I agree with the above.
What games actually do, imho, is give you sheer, unadulterated happiness.
How? The reason is simple. A psychologist called Mihaly Czikzhentmihalyi (sp?) discovered (I think in the 60s and 70s) through extensive questionnaires with statistically quite large samples, the secret of ordinary human happiness, and it’s laughably simple - basically, if you go through life setting measurable goals that are just outside your comfort zone to attain, and then attain those goals, and then move on to pick a new, slightly higher-level goal, etc., etc., etc., you will be happy.
It’s exactly this progression of increasing powers and ever-increasingly-difficult goals that games give you in a miniature, abstract form, and that make them so addictive - little jags of happiness as you set and attain mini-goals, constantly excelling yourself in skill, the attainment of lewt, the discovery of new stuff, etc., etc.

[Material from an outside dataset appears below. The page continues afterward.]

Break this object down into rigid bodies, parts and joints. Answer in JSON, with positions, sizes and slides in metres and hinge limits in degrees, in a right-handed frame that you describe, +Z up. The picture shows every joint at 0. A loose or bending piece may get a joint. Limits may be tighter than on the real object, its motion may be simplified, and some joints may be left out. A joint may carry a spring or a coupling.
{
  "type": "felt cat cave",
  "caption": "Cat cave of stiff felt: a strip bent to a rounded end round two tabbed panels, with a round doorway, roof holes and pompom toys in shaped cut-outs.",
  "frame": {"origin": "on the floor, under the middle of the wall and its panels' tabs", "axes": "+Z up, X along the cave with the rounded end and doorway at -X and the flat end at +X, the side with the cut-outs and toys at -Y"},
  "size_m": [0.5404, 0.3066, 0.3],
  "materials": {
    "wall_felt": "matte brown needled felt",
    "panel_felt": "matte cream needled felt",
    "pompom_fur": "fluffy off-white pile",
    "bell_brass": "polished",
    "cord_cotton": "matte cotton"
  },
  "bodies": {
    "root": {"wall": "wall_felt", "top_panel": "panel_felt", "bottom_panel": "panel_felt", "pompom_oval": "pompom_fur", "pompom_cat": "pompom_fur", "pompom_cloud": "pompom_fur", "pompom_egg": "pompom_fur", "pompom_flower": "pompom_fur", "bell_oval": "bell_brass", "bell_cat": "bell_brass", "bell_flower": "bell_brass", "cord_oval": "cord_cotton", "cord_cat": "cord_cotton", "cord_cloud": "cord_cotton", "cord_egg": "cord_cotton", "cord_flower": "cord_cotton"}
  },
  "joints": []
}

Of course, theoretically, we should all be getting that kind of happiness in real life, through our careers, family, etc., and most of us probably do, but sometimes life isn’t so forthcoming, things are difficult, and it’s nice to have a happiness-producing substitute.
But of course, addiction is an ever-present possibility with videogames. I find myself always having to keep a weather eye for the symptoms. Avoidance of real life stuff, avoidance of social life, irritability when forced to not play, etc., I recognise I’ve had these at times. But as someone pointed out above, I used to get it with books and comics too, when I was a child. (In most fiction books, of course we live the “hero’s progress” vicariously.)
For me, addiction gets particularly heavy with MMOs, much heavier than with single player games. With a single player game, I might get addicted to it for a couple of days at the most. With an MMO in the first flush of love, it’s a several-week addiction in the course of which I almost can’t be bothered doing anything else at all. This has happened to me twice now, 3 years ago with City of Heroes, and at the moment with LOTRO.
It’s a sweet, and pretty harmless addiction, but I do recognise it is an addiction, and that it’s a possible danger.
The upside is that you do eventually get bored with any given game at some point - the craving stops one day, quite of its own accord. Not so with drugs - the craving continues until you actually stop taking the drug.
All this with the caveat that people can vary tremendously.